# DATA SUPPLIED
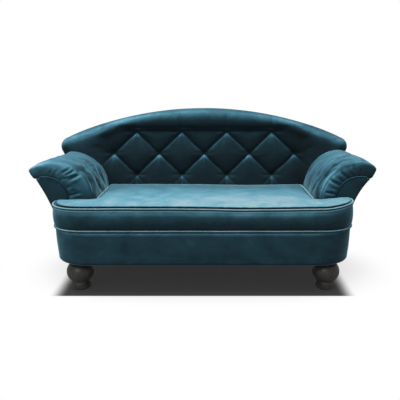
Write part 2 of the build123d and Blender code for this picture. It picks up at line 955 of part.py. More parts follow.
pleat_shape = (pleat_half_width, pleat_neck, pleat_shoulder, pleat_depth)
roll_pleat_shape = (
    roll_pleat_half_width,
    roll_pleat_neck,
    roll_pleat_shoulder,
    roll_pleat_depth,
)
pleats = []
for across, up in tufts:
    for other_across, other_up in tufts:
        beside = abs(abs(across - other_across) - tuft_spacing / 2) < rest_gap
        above = abs(other_up - up - tuft_row_spacing) < rest_gap
        if beside and above:
            pleats.append(((across, up), (other_across, other_up)))
across_back = Vector(1, 0, 0)
out_of_back = back_plane.z_dir

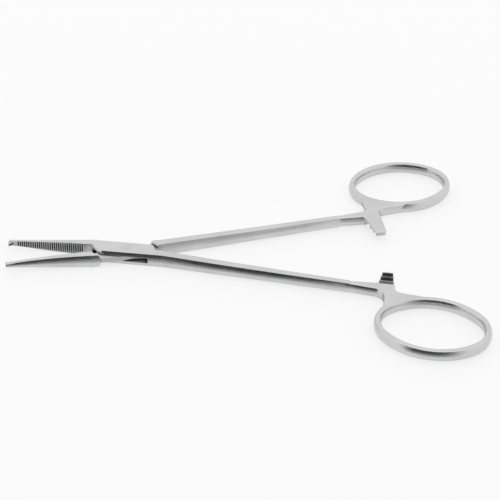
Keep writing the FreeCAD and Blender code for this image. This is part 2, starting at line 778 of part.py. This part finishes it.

# YOUR TASK
All of the data needs to be printed once more, exactly.

# EXERCISE RESPONSE
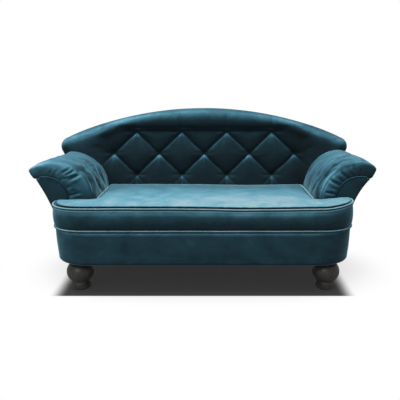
Write part 2 of the build123d and Blender code for this picture. It picks up at line 955 of part.py. More parts follow.
pleat_shape = (pleat_half_width, pleat_neck, pleat_shoulder, pleat_depth)
roll_pleat_shape = (
    roll_pleat_half_width,
    roll_pleat_neck,
    roll_pleat_shoulder,
    roll_pleat_depth,
)
pleats = []
for across, up in tufts:
    for other_across, other_up in tufts:
        beside = abs(abs(across - other_across) - tuft_spacing / 2) < rest_gap
        above = abs(other_up - up - tuft_row_spacing) < rest_gap
        if beside and above:
            pleats.append(((across, up), (other_across, other_up)))
across_back = Vector(1, 0, 0)
out_of_back = back_plane.z_dir

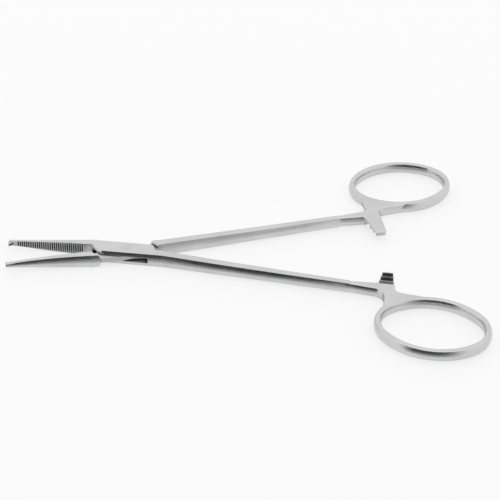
Keep writing the FreeCAD and Blender code for this image. This is part 2, starting at line 778 of part.py. This part finishes it.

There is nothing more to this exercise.